Request: Up to and including the line with "share: Share of the full radius.", reproduce the listing below exactly, beginning at its first line.

Provided information:

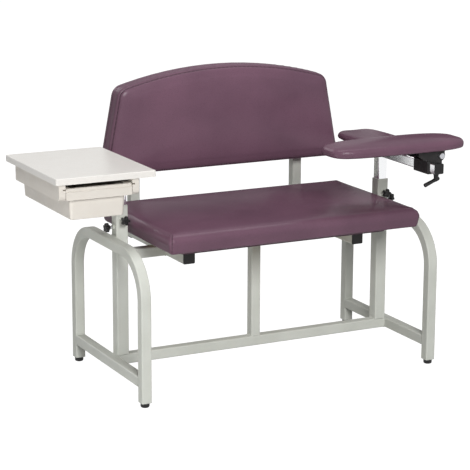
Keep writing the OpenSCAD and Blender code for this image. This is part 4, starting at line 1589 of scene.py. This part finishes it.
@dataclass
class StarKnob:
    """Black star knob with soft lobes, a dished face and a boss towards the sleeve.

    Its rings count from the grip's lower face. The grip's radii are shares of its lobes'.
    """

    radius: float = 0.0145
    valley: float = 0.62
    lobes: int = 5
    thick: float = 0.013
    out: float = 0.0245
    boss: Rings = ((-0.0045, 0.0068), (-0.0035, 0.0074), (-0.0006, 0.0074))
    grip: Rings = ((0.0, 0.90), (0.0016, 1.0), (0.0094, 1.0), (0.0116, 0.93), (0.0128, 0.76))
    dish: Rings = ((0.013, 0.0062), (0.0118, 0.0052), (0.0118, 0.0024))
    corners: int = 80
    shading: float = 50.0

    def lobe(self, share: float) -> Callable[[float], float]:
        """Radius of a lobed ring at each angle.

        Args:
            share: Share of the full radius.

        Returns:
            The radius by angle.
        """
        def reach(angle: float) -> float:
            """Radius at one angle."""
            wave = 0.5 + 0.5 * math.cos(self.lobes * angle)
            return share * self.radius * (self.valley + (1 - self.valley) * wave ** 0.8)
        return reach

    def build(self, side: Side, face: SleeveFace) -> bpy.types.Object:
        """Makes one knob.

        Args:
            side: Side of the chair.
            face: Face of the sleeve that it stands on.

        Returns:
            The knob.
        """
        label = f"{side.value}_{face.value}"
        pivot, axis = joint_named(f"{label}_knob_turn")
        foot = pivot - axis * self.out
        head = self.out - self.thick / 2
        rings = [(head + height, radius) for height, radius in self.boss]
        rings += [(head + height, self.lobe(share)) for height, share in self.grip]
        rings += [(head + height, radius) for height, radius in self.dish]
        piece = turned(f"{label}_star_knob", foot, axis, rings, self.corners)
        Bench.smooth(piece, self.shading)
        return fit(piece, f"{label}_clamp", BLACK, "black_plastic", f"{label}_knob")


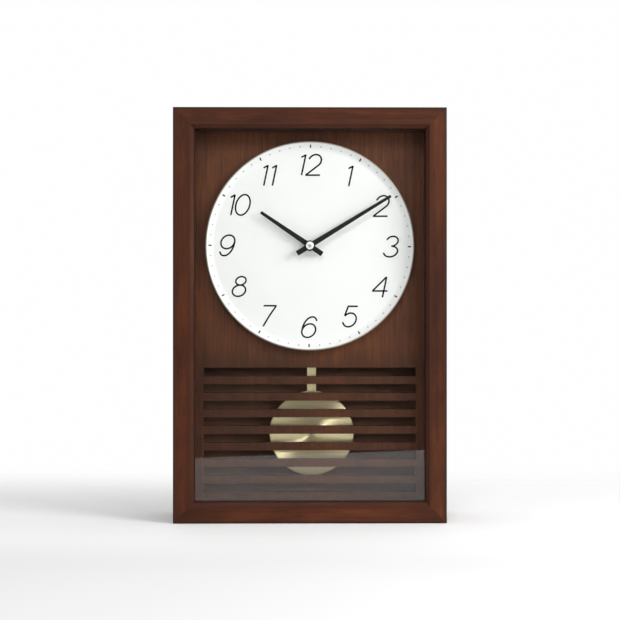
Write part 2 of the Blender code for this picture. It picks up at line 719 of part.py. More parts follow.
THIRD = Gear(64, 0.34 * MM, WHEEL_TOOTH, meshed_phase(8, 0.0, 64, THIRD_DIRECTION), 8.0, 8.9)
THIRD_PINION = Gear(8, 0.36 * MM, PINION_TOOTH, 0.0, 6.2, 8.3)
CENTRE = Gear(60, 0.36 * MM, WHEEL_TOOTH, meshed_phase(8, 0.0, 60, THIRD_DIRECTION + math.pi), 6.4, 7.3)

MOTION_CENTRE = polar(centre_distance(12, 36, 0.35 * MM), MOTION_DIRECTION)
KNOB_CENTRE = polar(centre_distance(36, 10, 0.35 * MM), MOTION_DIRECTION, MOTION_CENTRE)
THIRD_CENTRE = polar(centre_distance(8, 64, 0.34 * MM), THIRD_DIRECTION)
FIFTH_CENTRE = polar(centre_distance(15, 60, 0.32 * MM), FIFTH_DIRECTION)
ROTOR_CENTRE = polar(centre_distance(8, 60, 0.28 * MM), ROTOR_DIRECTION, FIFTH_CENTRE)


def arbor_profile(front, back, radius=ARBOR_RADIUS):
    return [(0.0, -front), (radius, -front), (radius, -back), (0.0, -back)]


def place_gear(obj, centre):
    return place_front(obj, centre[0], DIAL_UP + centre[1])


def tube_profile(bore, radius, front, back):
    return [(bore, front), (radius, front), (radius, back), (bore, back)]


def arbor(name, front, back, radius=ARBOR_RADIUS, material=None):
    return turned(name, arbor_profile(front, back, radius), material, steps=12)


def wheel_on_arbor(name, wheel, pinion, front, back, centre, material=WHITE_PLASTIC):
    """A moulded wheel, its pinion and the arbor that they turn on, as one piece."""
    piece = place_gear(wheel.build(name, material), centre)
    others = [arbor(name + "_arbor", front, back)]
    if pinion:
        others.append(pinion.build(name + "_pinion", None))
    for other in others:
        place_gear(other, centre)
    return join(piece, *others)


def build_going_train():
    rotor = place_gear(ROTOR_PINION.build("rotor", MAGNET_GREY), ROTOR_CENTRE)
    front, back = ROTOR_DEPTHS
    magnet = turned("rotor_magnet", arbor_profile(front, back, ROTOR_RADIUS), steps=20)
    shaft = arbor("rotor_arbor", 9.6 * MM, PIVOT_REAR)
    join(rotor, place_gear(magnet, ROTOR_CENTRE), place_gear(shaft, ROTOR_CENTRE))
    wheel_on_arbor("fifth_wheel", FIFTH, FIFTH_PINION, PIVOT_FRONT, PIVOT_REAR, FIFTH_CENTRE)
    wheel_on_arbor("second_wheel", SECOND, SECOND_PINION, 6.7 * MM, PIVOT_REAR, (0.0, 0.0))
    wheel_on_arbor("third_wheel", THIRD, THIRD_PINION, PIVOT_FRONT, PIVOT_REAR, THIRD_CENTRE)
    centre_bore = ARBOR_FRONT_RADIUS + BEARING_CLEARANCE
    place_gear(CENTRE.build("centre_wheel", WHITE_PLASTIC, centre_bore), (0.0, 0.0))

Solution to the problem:
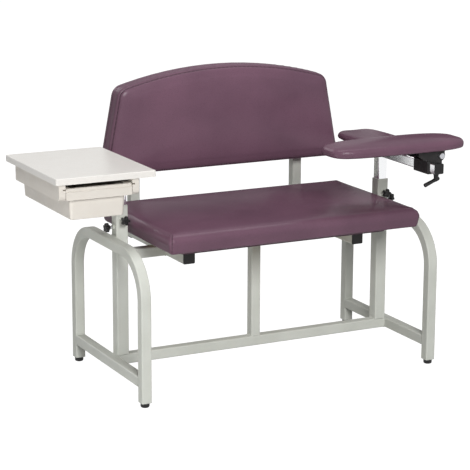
Keep writing the OpenSCAD and Blender code for this image. This is part 4, starting at line 1589 of scene.py. This part finishes it.
@dataclass
class StarKnob:
    """Black star knob with soft lobes, a dished face and a boss towards the sleeve.

    Its rings count from the grip's lower face. The grip's radii are shares of its lobes'.
    """

    radius: float = 0.0145
    valley: float = 0.62
    lobes: int = 5
    thick: float = 0.013
    out: float = 0.0245
    boss: Rings = ((-0.0045, 0.0068), (-0.0035, 0.0074), (-0.0006, 0.0074))
    grip: Rings = ((0.0, 0.90), (0.0016, 1.0), (0.0094, 1.0), (0.0116, 0.93), (0.0128, 0.76))
    dish: Rings = ((0.013, 0.0062), (0.0118, 0.0052), (0.0118, 0.0024))
    corners: int = 80
    shading: float = 50.0

    def lobe(self, share: float) -> Callable[[float], float]:
        """Radius of a lobed ring at each angle.

        Args:
            share: Share of the full radius.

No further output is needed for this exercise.